● DATA PROVIDED
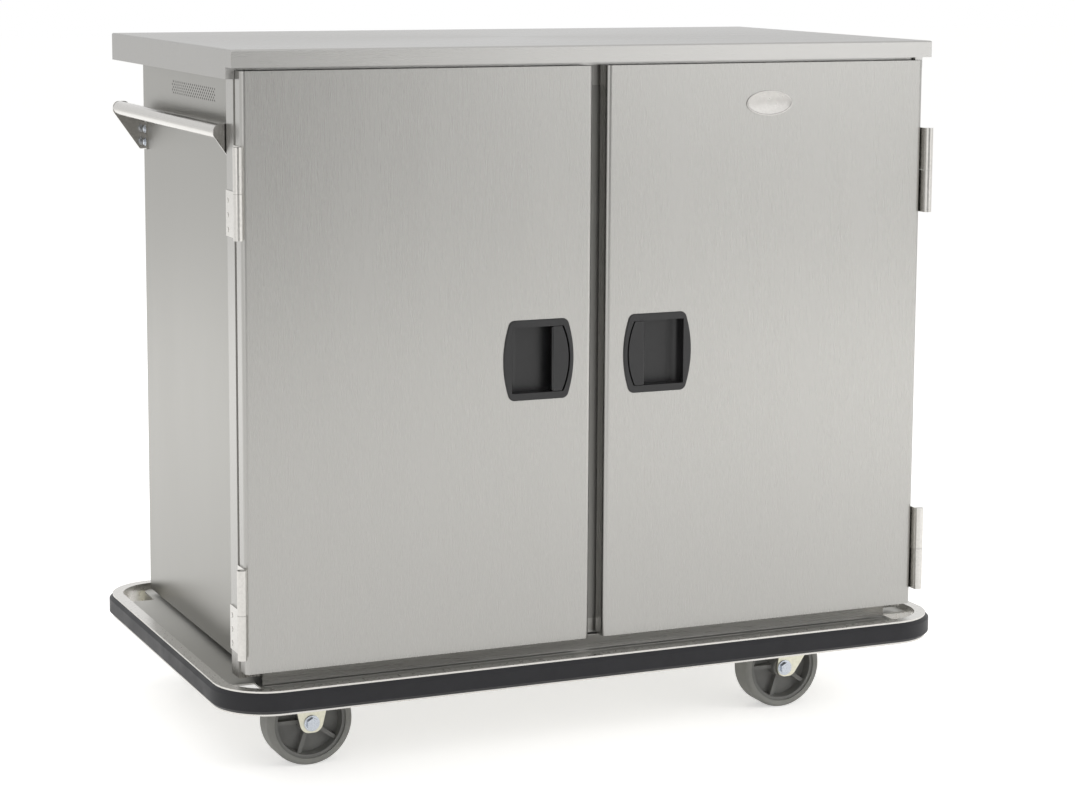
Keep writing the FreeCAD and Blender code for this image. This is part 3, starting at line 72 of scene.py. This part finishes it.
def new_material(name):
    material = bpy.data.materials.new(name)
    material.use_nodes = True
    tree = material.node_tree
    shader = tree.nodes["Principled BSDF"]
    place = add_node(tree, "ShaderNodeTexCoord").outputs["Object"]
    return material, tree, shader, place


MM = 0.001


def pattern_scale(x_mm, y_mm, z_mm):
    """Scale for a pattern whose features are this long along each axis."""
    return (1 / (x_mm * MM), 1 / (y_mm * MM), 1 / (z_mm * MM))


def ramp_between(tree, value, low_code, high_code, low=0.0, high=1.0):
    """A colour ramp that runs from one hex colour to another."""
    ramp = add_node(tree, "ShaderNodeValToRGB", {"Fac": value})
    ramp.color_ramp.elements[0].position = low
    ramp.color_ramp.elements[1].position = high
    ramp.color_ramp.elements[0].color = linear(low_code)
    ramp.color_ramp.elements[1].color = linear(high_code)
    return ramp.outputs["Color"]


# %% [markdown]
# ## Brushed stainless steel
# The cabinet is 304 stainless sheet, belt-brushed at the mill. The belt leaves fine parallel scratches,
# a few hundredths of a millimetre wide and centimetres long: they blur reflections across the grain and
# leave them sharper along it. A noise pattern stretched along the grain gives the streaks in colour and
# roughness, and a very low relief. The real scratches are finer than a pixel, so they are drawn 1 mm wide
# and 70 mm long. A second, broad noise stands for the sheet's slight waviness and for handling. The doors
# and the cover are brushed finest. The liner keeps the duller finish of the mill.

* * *

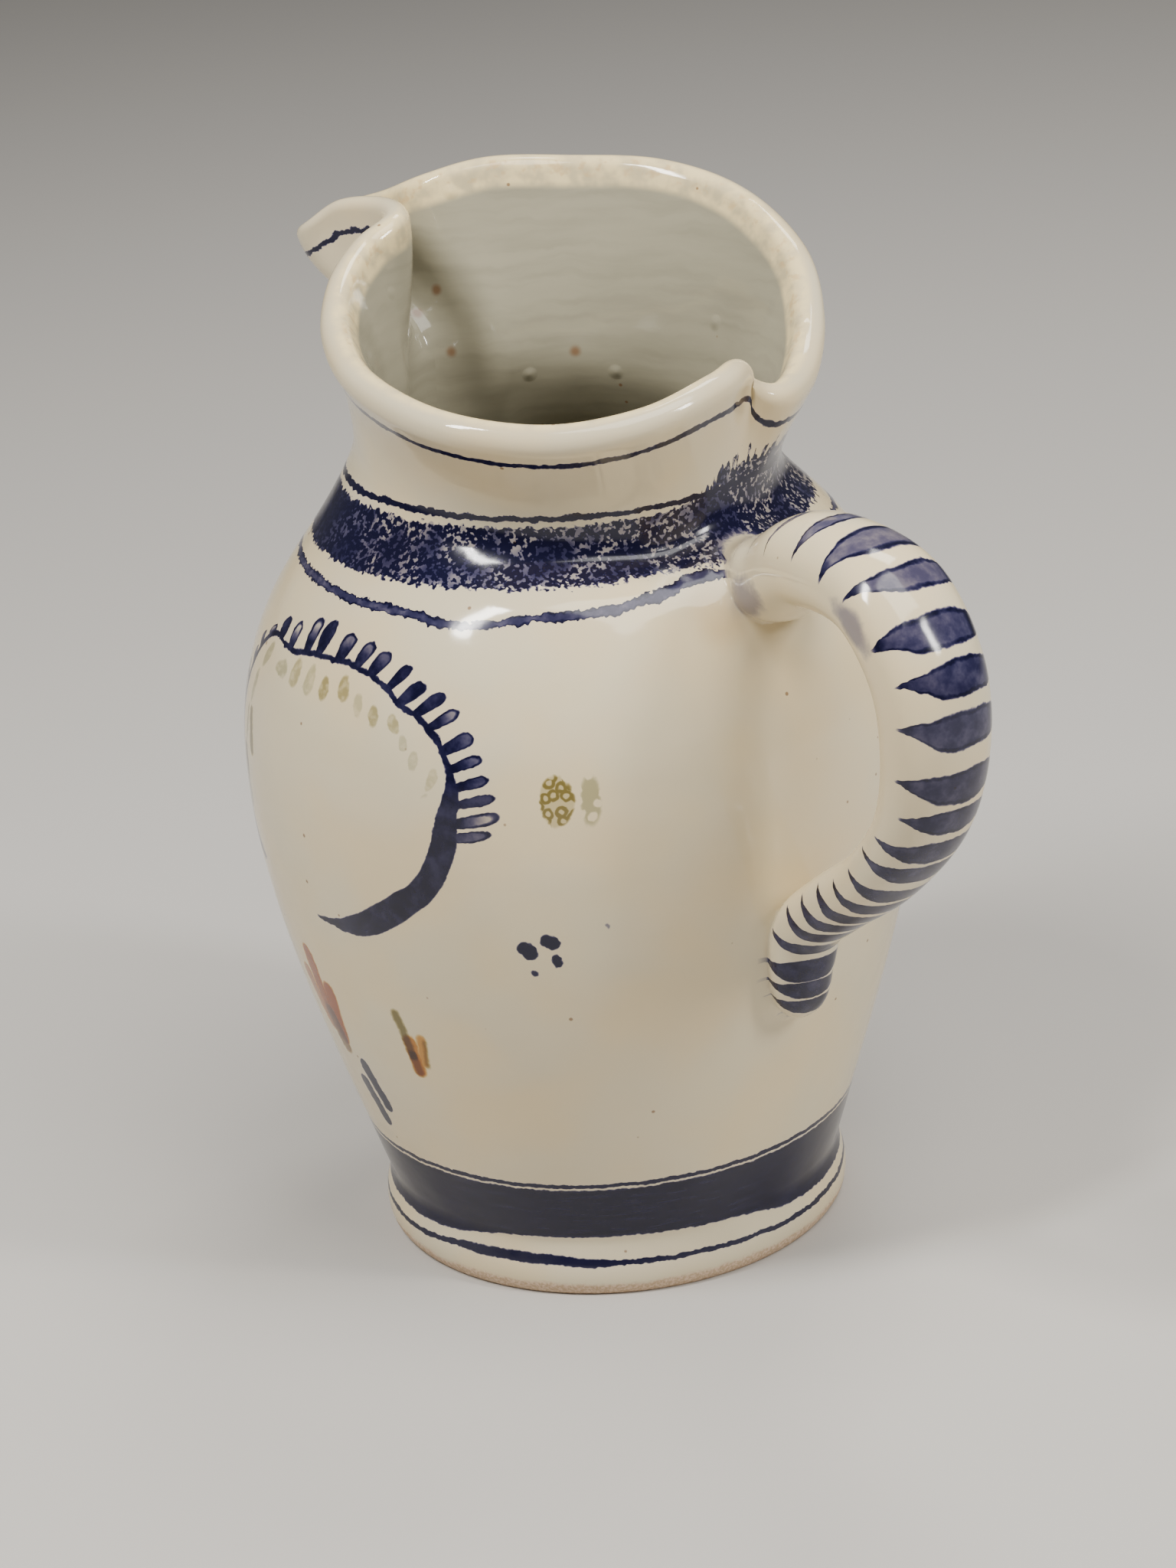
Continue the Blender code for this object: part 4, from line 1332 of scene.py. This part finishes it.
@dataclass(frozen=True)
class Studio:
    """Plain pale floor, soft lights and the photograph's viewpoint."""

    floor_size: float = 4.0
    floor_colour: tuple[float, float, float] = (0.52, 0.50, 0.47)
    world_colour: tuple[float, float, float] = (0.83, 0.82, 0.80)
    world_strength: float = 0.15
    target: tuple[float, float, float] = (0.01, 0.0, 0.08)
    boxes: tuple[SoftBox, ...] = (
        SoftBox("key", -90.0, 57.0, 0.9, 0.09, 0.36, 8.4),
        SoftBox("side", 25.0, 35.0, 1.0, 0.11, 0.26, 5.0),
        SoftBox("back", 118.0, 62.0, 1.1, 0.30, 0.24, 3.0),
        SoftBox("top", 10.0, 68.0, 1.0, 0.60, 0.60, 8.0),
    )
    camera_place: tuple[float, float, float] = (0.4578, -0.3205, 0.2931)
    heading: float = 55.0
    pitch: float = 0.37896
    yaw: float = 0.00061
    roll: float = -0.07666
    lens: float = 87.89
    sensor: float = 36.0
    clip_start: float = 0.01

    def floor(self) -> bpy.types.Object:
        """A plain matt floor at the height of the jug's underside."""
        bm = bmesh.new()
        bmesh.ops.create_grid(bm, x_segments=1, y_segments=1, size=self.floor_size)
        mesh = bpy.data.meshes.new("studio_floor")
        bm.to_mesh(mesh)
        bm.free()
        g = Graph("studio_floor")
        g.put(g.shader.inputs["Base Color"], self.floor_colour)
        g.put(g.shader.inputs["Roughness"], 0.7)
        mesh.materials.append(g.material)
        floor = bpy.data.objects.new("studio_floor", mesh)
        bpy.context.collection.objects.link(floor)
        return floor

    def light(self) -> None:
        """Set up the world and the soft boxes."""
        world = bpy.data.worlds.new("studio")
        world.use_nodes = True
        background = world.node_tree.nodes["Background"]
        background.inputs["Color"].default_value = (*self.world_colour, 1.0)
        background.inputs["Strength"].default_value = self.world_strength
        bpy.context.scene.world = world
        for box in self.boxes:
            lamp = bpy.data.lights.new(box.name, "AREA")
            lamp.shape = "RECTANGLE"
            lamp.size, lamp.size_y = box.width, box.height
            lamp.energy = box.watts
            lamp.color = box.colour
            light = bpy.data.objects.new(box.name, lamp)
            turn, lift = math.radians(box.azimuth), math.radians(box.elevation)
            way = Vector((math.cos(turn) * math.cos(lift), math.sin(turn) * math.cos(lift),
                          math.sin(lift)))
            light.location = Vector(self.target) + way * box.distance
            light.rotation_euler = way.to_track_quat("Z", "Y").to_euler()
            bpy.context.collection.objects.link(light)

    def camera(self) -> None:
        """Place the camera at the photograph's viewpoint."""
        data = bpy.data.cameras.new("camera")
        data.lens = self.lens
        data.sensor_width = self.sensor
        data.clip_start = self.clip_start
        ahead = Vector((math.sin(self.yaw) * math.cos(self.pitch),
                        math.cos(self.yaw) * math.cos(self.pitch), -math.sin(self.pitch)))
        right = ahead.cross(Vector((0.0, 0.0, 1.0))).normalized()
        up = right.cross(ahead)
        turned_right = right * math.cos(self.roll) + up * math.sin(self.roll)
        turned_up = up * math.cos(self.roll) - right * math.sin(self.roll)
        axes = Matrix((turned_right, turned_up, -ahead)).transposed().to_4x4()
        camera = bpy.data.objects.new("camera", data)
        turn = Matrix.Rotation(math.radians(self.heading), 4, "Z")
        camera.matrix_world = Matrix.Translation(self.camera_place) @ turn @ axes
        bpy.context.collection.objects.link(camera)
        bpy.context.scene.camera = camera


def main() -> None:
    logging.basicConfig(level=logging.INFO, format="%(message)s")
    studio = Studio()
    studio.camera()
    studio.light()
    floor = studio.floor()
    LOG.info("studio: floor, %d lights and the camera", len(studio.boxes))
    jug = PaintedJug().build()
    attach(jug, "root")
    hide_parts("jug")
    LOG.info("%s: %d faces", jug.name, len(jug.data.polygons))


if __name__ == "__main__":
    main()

...

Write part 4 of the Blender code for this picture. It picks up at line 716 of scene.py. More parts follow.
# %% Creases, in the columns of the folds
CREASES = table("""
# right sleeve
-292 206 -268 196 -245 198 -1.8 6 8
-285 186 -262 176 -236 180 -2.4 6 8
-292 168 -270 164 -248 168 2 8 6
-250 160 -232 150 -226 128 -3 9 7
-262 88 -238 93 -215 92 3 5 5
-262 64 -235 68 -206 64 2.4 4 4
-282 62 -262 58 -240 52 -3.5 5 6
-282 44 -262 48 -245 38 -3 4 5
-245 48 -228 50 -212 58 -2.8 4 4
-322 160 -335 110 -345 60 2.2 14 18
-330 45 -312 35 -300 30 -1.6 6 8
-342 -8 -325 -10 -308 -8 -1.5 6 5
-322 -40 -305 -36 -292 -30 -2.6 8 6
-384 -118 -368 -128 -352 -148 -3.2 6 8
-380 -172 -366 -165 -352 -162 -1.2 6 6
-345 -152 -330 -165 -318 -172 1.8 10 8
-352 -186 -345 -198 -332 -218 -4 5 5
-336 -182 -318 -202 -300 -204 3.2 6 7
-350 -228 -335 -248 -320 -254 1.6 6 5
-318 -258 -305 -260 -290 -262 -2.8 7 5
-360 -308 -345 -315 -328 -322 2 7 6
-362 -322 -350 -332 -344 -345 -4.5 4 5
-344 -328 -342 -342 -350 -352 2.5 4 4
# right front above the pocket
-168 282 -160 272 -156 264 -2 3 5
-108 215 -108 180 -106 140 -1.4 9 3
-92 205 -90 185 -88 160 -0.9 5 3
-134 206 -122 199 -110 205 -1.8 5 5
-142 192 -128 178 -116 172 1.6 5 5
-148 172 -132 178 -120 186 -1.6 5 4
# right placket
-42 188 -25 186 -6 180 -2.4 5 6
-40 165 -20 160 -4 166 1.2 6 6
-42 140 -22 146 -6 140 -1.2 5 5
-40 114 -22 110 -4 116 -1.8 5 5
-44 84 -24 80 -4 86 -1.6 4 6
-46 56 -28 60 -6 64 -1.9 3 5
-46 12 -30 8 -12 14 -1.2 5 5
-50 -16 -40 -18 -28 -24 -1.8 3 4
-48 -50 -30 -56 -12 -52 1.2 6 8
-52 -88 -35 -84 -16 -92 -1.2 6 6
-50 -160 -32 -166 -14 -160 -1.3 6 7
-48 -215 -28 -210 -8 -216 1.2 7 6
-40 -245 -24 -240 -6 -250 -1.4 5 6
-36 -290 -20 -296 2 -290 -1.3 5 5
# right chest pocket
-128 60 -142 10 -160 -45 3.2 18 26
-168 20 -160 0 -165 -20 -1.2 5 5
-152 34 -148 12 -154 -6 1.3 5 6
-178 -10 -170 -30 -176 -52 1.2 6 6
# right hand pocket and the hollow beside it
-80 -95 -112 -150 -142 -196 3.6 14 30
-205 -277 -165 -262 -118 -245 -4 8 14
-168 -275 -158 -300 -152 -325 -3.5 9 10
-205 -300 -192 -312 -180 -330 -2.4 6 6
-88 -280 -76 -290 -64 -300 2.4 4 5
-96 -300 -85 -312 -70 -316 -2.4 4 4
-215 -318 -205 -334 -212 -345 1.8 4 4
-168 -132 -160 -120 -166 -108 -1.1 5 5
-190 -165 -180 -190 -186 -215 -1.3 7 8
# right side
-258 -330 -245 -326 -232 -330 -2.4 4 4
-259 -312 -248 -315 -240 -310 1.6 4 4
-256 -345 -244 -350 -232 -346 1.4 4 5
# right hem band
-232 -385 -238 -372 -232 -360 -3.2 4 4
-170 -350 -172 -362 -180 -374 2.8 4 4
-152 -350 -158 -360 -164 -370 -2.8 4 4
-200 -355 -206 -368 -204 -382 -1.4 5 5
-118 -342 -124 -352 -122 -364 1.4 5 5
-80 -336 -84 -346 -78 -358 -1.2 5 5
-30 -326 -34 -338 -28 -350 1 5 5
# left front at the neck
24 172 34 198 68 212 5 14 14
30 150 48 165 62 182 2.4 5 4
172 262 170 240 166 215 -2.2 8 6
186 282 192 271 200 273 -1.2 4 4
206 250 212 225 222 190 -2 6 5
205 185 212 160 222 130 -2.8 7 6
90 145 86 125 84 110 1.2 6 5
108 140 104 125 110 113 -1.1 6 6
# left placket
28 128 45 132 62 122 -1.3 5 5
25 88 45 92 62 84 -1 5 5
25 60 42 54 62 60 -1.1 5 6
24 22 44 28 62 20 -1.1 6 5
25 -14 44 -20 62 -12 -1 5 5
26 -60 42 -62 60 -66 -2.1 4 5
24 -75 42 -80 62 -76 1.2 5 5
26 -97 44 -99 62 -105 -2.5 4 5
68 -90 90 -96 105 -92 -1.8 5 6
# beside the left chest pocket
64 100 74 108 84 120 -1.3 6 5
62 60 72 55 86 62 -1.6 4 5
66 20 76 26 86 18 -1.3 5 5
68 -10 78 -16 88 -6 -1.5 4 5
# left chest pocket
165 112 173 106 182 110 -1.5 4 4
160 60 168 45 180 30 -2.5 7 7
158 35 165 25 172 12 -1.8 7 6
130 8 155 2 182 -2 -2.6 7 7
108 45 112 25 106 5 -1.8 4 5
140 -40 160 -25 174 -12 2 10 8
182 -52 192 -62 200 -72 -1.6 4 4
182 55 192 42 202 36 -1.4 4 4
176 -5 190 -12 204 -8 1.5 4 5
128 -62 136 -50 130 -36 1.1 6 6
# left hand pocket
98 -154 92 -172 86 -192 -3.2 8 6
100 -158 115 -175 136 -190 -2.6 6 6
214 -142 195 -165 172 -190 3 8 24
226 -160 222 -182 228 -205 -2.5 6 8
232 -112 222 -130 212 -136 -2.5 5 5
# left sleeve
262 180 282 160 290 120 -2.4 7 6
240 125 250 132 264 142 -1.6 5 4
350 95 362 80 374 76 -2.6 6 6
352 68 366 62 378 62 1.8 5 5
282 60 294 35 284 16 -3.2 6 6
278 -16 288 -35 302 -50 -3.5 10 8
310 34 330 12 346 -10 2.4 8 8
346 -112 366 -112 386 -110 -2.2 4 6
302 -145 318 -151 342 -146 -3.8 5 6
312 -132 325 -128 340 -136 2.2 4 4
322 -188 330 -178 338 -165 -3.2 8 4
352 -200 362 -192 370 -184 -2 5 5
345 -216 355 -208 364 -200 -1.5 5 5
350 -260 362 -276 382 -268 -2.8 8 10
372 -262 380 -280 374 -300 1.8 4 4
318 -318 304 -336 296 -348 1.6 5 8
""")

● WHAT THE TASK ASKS
Copy exactly the lines from the line with "Continue the Blender" up to and including the line with "clip_start: float = 0.01", and no other lines.

● RESULT OF THE TASK
Continue the Blender code for this object: part 4, from line 1332 of scene.py. This part finishes it.
@dataclass(frozen=True)
class Studio:
    """Plain pale floor, soft lights and the photograph's viewpoint."""

    floor_size: float = 4.0
    floor_colour: tuple[float, float, float] = (0.52, 0.50, 0.47)
    world_colour: tuple[float, float, float] = (0.83, 0.82, 0.80)
    world_strength: float = 0.15
    target: tuple[float, float, float] = (0.01, 0.0, 0.08)
    boxes: tuple[SoftBox, ...] = (
        SoftBox("key", -90.0, 57.0, 0.9, 0.09, 0.36, 8.4),
        SoftBox("side", 25.0, 35.0, 1.0, 0.11, 0.26, 5.0),
        SoftBox("back", 118.0, 62.0, 1.1, 0.30, 0.24, 3.0),
        SoftBox("top", 10.0, 68.0, 1.0, 0.60, 0.60, 8.0),
    )
    camera_place: tuple[float, float, float] = (0.4578, -0.3205, 0.2931)
    heading: float = 55.0
    pitch: float = 0.37896
    yaw: float = 0.00061
    roll: float = -0.07666
    lens: float = 87.89
    sensor: float = 36.0
    clip_start: float = 0.01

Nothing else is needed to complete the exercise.